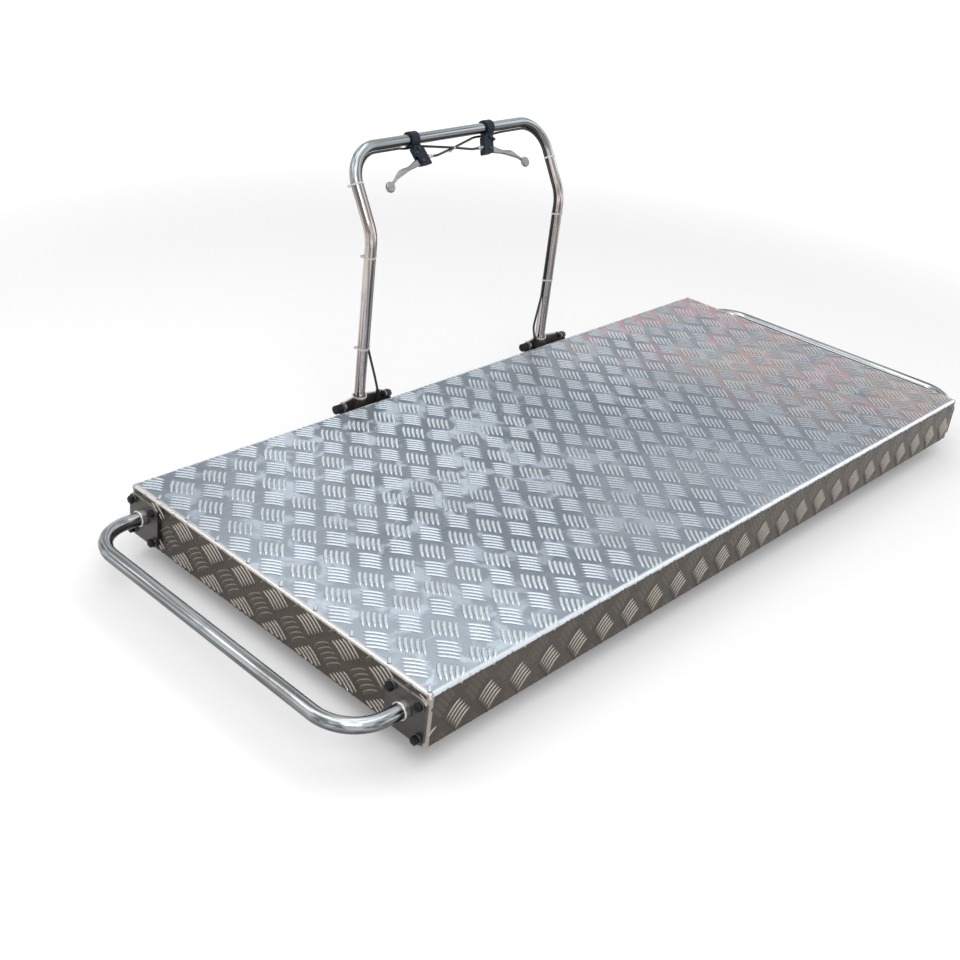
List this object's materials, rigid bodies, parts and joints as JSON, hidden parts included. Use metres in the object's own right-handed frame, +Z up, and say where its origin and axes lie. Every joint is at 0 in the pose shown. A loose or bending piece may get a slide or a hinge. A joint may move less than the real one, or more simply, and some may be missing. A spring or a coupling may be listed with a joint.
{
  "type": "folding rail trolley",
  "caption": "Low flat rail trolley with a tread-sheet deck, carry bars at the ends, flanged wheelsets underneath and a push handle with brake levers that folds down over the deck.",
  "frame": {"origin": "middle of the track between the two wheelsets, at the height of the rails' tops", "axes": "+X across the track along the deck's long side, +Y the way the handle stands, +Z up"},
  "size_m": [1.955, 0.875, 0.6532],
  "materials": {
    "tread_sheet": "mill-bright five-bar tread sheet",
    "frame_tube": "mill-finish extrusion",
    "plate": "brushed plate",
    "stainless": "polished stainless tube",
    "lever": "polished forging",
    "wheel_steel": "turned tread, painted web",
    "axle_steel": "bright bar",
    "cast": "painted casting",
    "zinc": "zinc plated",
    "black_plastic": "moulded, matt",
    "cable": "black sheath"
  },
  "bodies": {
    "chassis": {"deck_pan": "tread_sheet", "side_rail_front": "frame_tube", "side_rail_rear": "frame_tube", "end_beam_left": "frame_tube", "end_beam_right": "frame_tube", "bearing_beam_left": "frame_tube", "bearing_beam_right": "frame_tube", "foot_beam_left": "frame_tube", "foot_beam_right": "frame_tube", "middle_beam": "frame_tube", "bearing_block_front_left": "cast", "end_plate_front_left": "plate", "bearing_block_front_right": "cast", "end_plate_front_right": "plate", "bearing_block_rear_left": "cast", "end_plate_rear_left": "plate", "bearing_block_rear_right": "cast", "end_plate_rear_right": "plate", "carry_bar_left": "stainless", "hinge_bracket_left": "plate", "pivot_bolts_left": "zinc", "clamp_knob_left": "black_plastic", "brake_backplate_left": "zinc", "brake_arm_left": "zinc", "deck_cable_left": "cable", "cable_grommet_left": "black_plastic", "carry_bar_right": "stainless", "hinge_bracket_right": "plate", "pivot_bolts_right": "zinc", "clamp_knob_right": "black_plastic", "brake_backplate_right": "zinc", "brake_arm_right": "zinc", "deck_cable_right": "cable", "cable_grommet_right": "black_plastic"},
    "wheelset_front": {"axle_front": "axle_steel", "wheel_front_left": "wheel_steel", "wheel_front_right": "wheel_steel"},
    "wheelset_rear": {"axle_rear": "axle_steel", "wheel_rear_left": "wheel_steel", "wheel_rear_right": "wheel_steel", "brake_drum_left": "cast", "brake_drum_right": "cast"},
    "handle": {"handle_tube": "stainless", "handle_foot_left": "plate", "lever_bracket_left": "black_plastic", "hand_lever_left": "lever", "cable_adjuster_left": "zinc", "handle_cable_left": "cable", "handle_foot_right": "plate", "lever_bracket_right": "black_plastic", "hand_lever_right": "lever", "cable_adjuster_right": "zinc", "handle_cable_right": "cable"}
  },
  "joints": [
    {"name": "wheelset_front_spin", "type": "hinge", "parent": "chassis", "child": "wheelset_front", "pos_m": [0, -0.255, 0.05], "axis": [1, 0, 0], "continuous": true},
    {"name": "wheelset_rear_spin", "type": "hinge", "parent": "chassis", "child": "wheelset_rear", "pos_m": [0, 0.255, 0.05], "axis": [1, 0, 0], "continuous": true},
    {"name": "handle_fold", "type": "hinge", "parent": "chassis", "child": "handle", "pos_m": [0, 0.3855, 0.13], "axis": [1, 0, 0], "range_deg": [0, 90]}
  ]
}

= Task prompt =
Search the data above for lines holding "origin" and copy each of them.

= Task output =
List this object's materials, rigid bodies, parts and joints as JSON, hidden parts included. Use metres in the object's own right-handed frame, +Z up, and say where its origin and axes lie. Every joint is at 0 in the pose shown. A loose or bending piece may get a slide or a hinge. A joint may move less than the real one, or more simply, and some may be missing. A spring or a coupling may be listed with a joint.
  "frame": {"origin": "middle of the track between the two wheelsets, at the height of the rails' tops", "axes": "+X across the track along the deck's long side, +Y the way the handle stands, +Z up"},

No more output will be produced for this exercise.